- **TO BE DONE**:
Check each line of the material below for "which". Report how many have it, with no other words.

Start DATASET EXTRACT

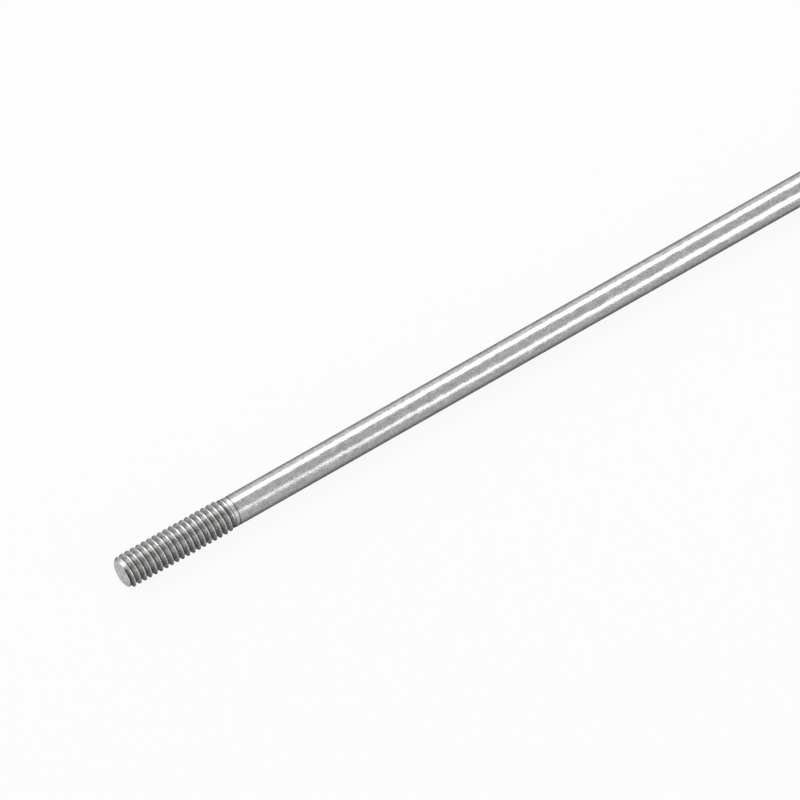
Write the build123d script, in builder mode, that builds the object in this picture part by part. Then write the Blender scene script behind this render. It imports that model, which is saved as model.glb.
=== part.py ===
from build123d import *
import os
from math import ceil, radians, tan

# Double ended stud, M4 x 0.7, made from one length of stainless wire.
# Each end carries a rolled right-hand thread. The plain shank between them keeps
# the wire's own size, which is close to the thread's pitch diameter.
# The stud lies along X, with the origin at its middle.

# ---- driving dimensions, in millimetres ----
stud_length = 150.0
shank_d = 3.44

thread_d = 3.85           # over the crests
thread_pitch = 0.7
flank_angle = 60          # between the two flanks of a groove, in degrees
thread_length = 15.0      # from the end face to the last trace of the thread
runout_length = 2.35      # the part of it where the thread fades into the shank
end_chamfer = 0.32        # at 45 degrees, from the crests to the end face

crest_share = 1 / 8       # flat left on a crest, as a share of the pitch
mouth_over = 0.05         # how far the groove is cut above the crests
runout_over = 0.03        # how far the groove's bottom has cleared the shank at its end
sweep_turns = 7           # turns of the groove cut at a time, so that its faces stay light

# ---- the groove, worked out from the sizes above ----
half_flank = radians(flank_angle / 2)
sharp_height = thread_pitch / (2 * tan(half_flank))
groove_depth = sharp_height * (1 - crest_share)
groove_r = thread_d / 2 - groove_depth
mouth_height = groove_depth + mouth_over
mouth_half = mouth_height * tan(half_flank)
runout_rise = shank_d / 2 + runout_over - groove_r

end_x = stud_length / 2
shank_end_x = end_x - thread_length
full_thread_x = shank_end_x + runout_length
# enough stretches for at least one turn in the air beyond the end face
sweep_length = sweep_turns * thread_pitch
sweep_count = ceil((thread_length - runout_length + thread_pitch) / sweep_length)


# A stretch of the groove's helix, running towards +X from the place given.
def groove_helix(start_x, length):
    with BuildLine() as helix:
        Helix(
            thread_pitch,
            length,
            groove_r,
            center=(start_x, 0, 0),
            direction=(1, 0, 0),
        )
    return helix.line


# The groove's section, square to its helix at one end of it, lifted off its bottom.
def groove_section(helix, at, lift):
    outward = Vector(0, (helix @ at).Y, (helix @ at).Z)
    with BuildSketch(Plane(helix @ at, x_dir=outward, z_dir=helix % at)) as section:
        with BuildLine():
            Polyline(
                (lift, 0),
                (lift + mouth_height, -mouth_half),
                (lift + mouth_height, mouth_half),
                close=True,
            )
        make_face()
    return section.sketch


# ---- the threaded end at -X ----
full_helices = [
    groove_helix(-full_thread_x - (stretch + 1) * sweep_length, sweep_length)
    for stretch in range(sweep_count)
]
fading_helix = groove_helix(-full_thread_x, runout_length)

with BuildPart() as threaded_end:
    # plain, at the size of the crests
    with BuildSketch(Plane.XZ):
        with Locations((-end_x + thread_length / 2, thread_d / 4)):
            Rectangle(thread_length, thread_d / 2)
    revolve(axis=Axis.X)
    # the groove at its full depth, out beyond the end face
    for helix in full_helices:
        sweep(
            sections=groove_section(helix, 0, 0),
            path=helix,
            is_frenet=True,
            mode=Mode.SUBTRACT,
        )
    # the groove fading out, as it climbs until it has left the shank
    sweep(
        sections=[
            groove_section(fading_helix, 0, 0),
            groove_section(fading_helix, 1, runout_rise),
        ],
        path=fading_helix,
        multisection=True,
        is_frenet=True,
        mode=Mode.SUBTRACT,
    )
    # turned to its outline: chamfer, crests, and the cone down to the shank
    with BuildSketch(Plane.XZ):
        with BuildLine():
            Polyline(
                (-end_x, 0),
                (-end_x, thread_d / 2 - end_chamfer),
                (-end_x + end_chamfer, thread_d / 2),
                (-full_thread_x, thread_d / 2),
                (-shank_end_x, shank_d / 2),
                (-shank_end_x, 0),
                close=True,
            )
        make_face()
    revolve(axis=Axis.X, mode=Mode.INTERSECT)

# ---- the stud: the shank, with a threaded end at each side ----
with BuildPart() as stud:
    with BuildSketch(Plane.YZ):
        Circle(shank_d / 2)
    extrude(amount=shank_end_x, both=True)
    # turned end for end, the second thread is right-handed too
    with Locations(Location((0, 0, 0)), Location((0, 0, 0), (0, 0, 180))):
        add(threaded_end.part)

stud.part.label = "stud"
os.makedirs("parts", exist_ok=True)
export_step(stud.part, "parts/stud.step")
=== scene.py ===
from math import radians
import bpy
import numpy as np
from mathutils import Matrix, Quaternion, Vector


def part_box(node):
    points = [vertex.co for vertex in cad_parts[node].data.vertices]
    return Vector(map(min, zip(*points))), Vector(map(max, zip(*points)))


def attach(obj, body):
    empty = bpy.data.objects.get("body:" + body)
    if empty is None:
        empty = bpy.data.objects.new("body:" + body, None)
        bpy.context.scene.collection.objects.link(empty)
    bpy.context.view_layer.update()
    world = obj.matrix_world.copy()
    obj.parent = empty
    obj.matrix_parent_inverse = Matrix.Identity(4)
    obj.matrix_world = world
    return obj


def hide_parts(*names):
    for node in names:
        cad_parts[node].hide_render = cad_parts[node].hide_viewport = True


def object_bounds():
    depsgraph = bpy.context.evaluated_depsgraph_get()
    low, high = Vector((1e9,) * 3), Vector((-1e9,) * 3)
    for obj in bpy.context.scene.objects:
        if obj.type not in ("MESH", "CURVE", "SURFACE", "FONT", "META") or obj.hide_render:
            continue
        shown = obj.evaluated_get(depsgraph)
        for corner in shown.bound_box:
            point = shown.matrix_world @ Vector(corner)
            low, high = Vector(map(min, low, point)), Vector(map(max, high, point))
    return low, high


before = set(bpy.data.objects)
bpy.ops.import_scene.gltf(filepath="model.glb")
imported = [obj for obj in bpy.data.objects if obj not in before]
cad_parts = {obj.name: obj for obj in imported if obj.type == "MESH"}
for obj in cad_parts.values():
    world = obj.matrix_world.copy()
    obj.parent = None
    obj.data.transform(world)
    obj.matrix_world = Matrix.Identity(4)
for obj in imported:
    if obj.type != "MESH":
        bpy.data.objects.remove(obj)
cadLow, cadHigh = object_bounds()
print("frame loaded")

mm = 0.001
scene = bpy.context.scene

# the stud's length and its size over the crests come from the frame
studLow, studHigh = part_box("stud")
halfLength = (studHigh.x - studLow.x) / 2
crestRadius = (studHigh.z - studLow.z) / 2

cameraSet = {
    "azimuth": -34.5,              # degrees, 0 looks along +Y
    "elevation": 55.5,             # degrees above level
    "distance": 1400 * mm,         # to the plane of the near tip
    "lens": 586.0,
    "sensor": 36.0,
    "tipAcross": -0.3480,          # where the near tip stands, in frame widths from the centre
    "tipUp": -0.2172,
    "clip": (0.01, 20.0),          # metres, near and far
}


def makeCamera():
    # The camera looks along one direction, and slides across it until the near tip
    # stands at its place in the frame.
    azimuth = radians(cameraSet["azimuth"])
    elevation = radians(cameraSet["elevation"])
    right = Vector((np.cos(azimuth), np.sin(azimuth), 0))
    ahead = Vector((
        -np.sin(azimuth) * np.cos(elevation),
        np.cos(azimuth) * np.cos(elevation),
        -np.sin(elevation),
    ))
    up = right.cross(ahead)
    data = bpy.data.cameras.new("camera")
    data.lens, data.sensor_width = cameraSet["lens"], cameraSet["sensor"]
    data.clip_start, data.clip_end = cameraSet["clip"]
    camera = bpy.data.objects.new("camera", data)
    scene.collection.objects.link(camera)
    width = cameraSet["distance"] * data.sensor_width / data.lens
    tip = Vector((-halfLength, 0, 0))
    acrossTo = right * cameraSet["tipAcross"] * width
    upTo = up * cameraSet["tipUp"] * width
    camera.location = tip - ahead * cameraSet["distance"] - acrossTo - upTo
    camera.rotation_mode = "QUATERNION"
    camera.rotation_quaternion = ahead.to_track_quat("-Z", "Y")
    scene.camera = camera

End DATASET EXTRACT

- **IN RESPONSE**:
2